Lately I have been thinking a lot about form. How can the form of a play help to tell its story? How is changing form vital to keeping theatre relevant? This is something that I’ve been contemplating recently as a playwright and something that I think is also relevant to dramaturgy, as the dramaturge must fully understand the world of the play and the reasons for the choices that the playwright has made in order to be an advocate for the Piece. Also, the dramaturge must push for theatre to affect its audience as much as possible.

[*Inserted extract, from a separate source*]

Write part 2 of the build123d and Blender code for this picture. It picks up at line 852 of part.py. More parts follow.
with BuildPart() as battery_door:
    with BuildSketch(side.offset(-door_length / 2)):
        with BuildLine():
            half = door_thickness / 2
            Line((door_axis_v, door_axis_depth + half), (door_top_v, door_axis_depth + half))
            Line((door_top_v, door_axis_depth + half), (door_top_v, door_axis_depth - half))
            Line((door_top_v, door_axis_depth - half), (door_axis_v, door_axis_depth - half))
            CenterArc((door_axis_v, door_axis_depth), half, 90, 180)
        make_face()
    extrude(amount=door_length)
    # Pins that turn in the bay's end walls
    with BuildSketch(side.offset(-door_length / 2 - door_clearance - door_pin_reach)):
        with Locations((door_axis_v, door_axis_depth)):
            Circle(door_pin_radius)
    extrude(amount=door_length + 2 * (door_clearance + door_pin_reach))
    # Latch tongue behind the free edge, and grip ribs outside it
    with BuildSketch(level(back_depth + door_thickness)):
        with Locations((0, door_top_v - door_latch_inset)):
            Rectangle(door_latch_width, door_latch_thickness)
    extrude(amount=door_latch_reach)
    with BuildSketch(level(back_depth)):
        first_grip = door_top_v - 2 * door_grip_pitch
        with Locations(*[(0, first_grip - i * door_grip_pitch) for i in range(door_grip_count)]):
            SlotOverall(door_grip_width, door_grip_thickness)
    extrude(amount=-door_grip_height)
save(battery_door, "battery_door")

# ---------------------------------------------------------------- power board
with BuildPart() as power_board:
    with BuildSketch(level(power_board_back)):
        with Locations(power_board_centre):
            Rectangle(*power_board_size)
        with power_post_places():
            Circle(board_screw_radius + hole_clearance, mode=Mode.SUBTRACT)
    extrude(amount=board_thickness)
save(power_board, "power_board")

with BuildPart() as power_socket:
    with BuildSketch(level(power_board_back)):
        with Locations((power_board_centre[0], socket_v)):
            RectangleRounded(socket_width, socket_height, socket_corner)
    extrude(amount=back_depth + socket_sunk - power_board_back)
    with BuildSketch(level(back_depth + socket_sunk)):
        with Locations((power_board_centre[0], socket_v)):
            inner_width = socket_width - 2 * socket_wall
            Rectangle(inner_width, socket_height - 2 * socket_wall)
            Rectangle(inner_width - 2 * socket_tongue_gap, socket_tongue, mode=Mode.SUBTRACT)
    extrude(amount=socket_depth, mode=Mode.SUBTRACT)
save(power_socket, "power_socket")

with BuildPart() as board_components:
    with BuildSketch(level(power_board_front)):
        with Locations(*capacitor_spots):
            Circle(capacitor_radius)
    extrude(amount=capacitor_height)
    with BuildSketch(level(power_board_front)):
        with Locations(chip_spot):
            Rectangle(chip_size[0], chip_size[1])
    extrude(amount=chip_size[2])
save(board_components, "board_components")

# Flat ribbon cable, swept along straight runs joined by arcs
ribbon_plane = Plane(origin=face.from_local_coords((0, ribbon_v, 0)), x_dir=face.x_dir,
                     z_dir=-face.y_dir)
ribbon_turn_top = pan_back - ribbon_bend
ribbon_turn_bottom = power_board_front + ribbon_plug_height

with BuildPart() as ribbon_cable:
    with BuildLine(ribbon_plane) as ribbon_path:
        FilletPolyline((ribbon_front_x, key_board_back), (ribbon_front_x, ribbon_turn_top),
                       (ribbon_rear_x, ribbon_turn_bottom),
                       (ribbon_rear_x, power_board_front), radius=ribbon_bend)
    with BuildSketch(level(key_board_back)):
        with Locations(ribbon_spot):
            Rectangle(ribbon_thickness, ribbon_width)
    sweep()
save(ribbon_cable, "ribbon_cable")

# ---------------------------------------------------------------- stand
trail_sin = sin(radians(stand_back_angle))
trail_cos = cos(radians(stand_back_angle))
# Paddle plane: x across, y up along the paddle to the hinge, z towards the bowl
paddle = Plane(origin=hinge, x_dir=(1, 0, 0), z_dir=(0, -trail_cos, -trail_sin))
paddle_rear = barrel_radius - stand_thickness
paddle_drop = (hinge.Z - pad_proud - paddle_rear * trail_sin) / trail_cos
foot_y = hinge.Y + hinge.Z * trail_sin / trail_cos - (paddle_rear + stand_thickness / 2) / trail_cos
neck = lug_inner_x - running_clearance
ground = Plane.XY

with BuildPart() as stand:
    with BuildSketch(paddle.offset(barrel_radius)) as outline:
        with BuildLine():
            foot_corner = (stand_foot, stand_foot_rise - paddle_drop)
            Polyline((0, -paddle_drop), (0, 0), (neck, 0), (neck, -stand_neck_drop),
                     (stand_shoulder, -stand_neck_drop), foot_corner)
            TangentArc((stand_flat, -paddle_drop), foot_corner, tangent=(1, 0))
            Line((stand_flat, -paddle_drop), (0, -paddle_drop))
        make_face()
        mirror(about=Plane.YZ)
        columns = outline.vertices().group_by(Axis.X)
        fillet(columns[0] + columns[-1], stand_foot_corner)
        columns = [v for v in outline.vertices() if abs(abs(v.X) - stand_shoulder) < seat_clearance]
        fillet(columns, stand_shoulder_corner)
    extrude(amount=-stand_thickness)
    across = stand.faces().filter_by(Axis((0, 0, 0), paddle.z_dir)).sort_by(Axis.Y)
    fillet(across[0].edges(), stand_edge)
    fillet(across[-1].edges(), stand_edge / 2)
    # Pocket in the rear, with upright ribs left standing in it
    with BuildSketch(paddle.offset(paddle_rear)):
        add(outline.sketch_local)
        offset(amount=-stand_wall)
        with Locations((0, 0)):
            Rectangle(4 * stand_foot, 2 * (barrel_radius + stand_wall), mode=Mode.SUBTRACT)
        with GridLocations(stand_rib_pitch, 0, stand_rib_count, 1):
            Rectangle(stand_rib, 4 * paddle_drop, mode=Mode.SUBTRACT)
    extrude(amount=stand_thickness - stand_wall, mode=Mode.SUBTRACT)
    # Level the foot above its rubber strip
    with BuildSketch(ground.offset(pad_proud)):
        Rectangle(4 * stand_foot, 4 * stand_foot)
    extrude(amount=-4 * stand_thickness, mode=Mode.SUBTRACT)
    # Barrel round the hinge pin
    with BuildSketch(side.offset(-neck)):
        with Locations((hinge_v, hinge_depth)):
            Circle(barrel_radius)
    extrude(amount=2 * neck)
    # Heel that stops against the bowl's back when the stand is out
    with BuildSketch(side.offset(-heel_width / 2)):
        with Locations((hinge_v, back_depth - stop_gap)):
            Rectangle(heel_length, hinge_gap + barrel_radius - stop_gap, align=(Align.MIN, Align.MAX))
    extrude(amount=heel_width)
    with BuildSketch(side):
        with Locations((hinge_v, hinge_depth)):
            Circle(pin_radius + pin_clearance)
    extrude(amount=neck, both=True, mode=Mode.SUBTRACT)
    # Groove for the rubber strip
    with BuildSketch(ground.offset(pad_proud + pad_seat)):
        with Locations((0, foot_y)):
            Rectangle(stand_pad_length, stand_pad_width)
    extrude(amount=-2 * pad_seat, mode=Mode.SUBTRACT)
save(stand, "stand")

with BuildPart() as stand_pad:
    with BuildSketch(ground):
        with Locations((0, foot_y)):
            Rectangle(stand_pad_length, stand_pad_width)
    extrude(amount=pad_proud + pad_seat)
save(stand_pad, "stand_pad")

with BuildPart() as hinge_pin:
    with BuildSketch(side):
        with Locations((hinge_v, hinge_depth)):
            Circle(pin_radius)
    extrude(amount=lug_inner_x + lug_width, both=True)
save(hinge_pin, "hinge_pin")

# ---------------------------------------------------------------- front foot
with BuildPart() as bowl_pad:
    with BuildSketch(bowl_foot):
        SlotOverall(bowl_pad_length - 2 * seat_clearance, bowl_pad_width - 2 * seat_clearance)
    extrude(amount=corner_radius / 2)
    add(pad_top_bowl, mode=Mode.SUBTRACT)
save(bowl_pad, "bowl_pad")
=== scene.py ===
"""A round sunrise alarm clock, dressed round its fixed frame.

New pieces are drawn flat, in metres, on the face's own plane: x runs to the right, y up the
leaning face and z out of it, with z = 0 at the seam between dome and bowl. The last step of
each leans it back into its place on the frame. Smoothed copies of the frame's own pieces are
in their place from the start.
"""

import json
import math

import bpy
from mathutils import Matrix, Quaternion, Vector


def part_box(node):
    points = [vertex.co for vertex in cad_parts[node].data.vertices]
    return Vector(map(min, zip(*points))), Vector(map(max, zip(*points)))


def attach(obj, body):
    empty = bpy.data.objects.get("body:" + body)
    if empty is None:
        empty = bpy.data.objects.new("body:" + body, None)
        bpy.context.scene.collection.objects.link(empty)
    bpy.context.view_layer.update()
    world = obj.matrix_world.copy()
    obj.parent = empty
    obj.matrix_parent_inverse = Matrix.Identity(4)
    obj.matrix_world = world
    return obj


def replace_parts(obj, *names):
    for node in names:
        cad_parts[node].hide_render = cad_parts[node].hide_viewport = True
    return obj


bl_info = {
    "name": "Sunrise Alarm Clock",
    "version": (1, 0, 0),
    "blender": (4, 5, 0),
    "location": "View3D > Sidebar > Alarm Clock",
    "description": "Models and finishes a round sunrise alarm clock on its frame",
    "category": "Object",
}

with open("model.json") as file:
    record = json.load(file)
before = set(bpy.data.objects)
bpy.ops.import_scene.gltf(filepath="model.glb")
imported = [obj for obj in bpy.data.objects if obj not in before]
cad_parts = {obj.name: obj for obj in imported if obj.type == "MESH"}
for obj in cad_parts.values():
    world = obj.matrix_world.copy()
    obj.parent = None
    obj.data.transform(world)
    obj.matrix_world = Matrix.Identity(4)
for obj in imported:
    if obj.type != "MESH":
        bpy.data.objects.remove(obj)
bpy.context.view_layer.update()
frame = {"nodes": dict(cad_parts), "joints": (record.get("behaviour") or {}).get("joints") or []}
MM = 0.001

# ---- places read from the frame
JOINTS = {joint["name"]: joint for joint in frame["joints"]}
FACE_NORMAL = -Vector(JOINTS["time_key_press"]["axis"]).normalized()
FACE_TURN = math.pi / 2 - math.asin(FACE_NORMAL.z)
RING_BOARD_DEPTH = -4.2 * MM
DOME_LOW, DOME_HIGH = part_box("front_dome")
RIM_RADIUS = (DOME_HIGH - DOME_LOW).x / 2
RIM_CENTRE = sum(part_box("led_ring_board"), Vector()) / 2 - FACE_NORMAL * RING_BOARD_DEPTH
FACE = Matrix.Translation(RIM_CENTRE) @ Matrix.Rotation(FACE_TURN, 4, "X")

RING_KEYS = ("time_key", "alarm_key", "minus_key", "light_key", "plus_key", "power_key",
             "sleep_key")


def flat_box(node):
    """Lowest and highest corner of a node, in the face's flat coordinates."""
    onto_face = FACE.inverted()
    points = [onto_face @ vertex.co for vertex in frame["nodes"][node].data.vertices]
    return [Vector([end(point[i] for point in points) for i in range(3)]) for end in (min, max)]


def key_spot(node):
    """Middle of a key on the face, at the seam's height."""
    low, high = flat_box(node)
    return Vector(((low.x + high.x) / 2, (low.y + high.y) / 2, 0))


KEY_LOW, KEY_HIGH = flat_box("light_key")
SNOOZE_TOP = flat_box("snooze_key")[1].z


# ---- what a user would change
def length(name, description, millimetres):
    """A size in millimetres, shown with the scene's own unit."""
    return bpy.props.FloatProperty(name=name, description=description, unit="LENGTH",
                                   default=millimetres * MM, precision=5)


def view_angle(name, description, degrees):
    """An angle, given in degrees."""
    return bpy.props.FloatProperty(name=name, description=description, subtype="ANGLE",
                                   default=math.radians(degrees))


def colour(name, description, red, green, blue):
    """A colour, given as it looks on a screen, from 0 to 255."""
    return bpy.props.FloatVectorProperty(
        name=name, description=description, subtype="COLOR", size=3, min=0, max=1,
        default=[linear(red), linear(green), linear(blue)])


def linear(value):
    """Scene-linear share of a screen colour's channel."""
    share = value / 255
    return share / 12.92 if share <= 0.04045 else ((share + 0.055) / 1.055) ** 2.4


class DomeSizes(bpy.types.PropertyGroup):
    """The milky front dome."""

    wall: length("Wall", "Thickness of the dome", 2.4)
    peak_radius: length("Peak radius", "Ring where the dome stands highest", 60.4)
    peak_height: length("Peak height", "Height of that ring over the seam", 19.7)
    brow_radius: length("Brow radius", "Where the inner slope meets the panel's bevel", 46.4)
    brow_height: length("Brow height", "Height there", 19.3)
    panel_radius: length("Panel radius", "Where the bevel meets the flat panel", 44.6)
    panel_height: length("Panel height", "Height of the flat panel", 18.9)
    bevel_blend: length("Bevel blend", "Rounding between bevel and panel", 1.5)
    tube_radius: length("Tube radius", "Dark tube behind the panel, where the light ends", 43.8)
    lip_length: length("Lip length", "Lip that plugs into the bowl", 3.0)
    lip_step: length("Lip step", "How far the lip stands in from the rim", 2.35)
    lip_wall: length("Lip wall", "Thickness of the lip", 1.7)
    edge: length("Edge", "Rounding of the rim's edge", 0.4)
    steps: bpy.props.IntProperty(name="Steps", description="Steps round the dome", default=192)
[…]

For our last class we read Mac Wellman’s adaptation of Antigone. He uses unconventional, poetic text layered with movement to tell his story. He encourages collaboration from everyone involved. He gives suggestions for dances but leaves it to the company to choreograph them, he provides imagistic stage directions rather than literal ones that can be read aloud or not as the director/ other collaborators see fit. He provides a tapestry of wonderfully specific images for those creating the piece to work with. He engineers that the text is but a layer in the performance. Interestingly the word text, which we now think of as only words, comes from the same root as textile, or a weaving together. Mac Wellman owns this concept in his work. His embracing of this concept involves everyone fully in the creation process in an engaging way. He ends his play by declaring that it is the end, but acknowledging that “Some may not think so.” Thereby inviting the audience to be collaborators in their own experience. In fact he demands this of them throughout by providing specific, visceral images, but requires that the audience create a way to string them together, they must play close attention to connect them all. In his interview with Carrie Hughes, Wellman discusses how the gods are not an actual concept for us the way that they were for the ancient Greeks. He declares that now we believe in logic as the given, so he uses the play’s form to upend our logic, thereby providing a potentially similar experience to the Greeks having their notions of god upended and examined. So although Wellman’s form is radically different from Sophocles’, perhaps he reaches modern audiences in a way that is very faithful to the original.
Mac Wellmans’ Antigone is a very important play to me because of its engagement with the audience. I feel like in today’s world theatre makers/ artists need to be very specific about the things that are vital about theatre that film and TV cannot capture. What is unique and necessary about live performance? To me, a large part of the answer is direct and active engagement with the audience: The shared experience of engaging, analyzing, being emotionally or mentally effected, and creating community through and because of these things.